Show each line from the listing that includes the word "rigid".

----- Material for this task -----

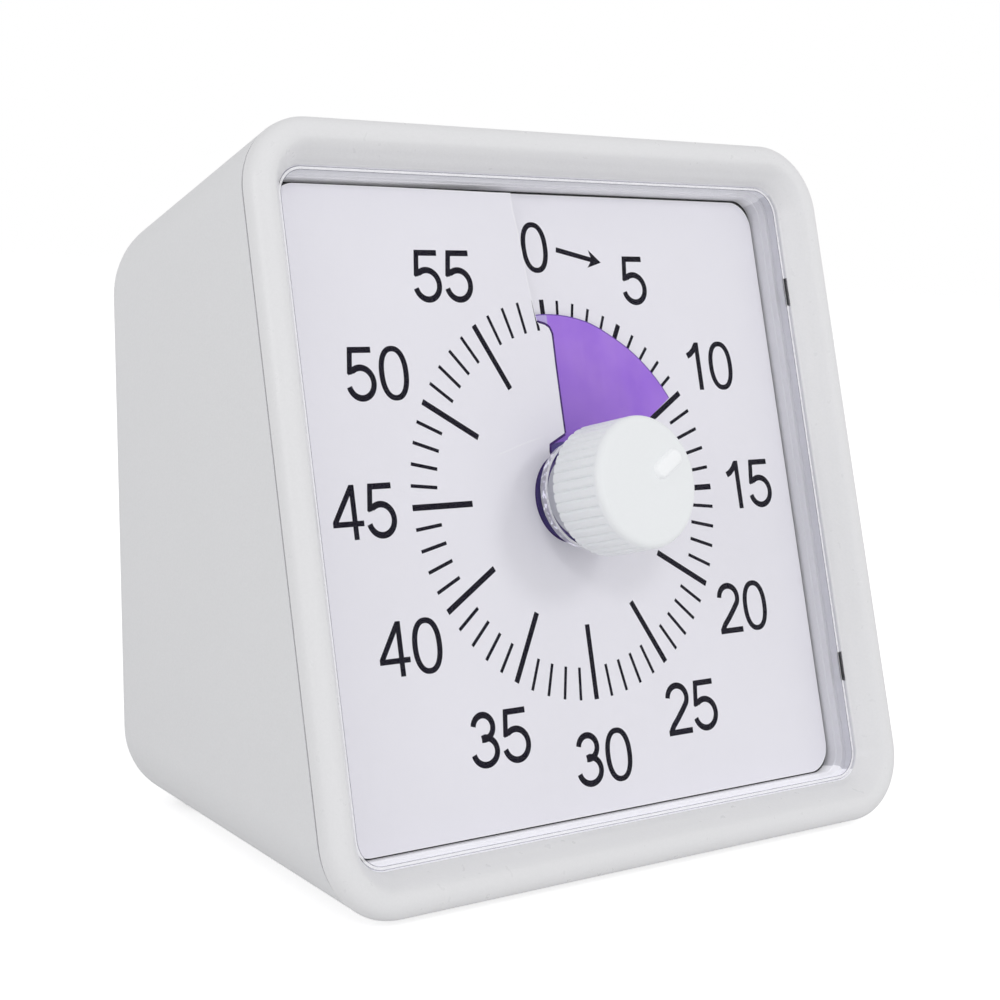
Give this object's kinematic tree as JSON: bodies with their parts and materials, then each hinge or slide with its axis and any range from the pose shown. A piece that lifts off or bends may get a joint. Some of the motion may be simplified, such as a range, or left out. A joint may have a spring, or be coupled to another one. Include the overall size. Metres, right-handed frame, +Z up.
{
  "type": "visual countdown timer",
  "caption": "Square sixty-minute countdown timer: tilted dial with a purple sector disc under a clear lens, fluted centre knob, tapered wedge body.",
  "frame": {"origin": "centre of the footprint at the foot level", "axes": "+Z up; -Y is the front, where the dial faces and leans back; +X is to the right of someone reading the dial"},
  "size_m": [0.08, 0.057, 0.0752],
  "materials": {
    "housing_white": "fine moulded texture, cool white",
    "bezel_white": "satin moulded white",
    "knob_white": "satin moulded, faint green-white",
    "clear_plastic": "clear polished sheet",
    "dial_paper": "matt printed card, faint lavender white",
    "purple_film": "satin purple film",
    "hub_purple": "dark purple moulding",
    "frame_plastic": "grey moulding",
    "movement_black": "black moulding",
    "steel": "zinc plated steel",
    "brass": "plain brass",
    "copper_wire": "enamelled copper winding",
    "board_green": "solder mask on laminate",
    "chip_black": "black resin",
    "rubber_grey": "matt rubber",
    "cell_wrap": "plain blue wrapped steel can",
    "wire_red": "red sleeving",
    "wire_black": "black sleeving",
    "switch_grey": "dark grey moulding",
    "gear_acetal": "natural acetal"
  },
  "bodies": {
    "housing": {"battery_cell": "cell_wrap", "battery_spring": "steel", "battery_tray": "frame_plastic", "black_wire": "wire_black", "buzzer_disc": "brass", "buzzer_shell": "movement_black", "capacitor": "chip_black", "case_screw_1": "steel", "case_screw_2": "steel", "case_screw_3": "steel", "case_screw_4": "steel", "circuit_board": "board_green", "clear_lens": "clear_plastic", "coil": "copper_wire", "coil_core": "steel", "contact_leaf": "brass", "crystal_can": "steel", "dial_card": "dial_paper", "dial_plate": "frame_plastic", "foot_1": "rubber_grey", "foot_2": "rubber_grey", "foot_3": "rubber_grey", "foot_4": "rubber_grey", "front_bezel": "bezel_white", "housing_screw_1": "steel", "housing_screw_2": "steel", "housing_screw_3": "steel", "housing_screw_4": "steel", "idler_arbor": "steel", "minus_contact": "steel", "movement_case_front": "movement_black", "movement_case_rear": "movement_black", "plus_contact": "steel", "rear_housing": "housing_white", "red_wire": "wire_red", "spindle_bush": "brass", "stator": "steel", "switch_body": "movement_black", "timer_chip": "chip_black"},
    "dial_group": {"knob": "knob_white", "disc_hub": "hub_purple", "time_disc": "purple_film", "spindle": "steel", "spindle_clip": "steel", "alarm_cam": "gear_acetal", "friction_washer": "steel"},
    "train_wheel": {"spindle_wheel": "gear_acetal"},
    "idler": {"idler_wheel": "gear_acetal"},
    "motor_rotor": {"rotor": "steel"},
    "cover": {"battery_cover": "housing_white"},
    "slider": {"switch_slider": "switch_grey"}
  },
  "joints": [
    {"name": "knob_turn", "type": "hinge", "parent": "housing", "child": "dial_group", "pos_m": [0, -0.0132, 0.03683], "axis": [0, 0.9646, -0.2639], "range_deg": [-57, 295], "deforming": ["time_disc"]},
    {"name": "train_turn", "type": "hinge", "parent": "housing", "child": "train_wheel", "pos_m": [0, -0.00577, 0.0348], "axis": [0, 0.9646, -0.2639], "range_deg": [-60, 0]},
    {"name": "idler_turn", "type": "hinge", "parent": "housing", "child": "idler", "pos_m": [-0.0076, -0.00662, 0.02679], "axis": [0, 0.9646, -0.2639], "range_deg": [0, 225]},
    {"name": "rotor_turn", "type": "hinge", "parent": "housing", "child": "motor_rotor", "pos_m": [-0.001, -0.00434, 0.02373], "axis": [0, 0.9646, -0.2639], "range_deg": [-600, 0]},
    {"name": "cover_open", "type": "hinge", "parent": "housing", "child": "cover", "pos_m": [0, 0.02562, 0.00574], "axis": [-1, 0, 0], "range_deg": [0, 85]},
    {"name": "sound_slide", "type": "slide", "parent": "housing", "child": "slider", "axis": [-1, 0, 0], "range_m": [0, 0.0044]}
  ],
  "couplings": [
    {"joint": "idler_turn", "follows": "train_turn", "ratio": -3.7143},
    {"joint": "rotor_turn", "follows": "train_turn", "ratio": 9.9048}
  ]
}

-----
----- Material for this task -----

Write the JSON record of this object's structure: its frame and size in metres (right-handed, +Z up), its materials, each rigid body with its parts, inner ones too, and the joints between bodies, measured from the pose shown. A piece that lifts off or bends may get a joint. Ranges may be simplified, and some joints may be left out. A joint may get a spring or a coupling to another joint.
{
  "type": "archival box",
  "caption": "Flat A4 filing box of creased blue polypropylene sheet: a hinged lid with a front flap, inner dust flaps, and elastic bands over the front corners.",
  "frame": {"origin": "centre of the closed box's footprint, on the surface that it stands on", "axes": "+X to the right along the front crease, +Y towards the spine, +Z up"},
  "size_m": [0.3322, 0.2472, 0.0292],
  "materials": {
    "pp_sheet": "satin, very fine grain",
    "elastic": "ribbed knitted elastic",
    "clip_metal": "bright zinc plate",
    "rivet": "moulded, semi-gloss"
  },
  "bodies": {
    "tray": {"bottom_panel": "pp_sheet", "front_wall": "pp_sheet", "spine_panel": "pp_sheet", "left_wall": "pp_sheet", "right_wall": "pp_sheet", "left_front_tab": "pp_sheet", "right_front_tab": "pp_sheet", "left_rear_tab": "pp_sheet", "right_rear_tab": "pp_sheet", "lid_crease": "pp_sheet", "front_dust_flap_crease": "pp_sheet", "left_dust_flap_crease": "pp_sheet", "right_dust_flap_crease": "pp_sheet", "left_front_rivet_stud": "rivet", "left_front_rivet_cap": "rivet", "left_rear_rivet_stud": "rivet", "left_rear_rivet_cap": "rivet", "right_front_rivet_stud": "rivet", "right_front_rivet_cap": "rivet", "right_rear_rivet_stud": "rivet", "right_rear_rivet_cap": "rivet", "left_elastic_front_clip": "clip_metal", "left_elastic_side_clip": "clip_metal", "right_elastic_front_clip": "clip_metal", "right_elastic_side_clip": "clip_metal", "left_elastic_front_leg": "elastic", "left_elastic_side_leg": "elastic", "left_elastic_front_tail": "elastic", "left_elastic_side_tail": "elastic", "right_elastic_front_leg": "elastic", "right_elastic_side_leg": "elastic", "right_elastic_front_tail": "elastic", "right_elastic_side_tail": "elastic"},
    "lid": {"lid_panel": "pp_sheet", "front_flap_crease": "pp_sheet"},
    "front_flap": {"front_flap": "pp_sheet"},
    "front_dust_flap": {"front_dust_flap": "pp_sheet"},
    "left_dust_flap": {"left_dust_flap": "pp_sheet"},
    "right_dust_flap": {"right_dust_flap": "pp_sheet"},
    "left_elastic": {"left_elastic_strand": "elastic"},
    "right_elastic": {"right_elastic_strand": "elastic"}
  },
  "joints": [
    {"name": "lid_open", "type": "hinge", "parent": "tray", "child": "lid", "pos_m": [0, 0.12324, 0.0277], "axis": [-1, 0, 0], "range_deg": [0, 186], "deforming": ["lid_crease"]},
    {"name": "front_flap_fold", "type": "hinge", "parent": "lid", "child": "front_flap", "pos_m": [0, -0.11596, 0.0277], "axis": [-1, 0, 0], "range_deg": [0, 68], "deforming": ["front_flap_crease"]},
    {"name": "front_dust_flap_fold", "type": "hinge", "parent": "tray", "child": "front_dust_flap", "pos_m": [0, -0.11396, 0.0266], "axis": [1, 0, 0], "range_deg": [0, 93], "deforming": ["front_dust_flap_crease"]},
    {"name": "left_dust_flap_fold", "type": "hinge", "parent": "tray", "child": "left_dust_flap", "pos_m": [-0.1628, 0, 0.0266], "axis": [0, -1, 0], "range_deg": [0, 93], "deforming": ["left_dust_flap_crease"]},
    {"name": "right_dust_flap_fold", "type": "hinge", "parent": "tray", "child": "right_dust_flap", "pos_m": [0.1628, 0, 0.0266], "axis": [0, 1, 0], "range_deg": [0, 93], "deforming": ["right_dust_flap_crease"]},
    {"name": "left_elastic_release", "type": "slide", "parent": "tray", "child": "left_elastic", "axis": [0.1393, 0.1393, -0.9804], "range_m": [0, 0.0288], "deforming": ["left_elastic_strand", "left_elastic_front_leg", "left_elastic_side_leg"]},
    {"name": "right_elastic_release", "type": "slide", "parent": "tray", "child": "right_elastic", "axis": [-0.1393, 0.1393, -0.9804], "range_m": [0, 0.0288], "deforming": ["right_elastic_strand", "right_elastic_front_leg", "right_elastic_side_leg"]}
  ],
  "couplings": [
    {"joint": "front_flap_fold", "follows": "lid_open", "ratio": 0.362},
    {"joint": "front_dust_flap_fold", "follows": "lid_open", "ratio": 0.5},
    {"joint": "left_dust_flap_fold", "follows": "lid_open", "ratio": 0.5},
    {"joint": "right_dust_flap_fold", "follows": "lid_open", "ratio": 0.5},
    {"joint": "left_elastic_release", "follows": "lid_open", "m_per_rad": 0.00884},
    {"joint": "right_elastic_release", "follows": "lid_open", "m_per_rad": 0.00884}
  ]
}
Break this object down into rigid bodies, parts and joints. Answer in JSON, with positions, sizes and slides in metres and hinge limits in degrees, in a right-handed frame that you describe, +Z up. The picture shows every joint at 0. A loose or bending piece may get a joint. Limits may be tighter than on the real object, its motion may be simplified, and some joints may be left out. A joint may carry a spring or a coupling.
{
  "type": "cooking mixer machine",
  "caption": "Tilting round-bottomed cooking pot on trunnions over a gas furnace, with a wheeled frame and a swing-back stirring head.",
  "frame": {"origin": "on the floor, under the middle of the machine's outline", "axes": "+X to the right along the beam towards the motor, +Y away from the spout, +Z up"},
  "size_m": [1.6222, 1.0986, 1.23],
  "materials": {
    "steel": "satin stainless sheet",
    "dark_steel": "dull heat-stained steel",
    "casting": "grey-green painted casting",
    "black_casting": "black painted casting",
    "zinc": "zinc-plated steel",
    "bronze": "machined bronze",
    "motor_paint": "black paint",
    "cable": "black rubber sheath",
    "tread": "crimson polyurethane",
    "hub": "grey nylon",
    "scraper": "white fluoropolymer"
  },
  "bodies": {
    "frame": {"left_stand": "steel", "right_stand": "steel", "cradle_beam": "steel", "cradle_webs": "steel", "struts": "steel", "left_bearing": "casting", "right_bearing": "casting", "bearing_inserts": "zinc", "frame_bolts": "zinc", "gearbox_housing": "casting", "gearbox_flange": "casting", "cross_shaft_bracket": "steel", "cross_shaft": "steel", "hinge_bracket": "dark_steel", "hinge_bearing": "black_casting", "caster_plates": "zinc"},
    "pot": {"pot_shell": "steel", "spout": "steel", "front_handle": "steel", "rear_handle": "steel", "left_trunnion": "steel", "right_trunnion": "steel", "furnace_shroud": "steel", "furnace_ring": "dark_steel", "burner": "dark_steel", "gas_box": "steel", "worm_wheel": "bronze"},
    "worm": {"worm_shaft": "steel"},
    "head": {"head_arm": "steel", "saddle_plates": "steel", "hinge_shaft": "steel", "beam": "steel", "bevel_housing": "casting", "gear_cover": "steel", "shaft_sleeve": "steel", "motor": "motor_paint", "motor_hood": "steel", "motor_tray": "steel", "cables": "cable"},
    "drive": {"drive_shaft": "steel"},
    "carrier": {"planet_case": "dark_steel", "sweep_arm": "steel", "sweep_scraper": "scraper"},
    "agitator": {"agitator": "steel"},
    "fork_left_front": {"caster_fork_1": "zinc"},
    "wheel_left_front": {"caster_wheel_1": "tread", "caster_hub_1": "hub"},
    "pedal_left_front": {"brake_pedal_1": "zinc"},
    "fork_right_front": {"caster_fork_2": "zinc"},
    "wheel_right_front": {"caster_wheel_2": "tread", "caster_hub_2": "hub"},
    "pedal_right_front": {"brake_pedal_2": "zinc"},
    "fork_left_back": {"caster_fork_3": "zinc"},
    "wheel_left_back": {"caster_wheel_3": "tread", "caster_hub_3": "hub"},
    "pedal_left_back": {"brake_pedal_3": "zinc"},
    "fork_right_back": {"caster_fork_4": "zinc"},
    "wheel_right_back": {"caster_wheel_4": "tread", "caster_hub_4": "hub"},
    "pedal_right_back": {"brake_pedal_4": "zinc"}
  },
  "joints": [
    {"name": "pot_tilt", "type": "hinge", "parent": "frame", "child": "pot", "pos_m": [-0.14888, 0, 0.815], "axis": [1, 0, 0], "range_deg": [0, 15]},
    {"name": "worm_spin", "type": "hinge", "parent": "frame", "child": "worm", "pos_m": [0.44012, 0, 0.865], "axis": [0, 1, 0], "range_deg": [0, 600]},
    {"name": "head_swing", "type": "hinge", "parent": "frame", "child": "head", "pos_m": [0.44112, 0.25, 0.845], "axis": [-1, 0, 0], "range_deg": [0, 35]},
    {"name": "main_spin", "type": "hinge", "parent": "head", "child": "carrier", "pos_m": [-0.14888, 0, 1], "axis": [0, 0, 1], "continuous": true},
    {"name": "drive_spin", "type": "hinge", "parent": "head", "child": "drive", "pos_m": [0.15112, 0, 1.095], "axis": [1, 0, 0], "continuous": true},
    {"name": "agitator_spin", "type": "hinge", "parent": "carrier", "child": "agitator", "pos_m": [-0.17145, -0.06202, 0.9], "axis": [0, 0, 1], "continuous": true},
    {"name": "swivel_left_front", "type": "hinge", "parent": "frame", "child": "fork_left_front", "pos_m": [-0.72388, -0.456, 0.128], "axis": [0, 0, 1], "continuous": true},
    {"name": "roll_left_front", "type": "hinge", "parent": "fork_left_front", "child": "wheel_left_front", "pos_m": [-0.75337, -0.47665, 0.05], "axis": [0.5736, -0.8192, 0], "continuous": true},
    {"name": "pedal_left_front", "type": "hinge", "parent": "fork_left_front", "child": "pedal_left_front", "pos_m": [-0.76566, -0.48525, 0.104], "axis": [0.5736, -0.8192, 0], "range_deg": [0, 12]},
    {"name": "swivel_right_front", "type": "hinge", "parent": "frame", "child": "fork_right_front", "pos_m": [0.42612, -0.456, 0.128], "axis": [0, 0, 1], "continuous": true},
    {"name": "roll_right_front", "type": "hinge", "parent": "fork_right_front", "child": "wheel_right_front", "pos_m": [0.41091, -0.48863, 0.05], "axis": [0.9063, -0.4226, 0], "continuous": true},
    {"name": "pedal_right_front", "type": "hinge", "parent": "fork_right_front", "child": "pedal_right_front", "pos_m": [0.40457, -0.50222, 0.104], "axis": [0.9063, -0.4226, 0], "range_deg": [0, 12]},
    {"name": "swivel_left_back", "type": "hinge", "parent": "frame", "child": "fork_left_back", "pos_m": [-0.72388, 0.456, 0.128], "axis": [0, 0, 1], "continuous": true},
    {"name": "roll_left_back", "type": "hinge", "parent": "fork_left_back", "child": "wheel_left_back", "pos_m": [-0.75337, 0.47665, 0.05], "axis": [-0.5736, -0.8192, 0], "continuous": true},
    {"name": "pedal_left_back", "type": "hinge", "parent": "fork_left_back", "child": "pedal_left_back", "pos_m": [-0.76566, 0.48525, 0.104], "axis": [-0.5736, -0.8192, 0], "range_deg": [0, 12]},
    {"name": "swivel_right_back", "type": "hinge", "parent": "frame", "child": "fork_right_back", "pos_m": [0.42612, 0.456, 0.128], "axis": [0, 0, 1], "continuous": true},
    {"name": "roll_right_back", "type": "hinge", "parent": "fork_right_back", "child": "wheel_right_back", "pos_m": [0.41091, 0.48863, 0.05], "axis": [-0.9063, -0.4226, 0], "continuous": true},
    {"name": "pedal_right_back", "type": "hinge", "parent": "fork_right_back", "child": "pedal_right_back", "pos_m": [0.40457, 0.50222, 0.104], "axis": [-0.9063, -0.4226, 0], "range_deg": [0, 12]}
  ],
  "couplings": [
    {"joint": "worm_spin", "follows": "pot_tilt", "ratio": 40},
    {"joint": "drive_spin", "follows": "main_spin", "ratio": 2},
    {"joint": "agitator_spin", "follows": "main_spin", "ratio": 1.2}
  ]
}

-----

## Finished exercise
Write the JSON record of this object's structure: its frame and size in metres (right-handed, +Z up), its materials, each rigid body with its parts, inner ones too, and the joints between bodies, measured from the pose shown. A piece that lifts off or bends may get a joint. Ranges may be simplified, and some joints may be left out. A joint may get a spring or a coupling to another joint.
Break this object down into rigid bodies, parts and joints. Answer in JSON, with positions, sizes and slides in metres and hinge limits in degrees, in a right-handed frame that you describe, +Z up. The picture shows every joint at 0. A loose or bending piece may get a joint. Limits may be tighter than on the real object, its motion may be simplified, and some joints may be left out. A joint may carry a spring or a coupling.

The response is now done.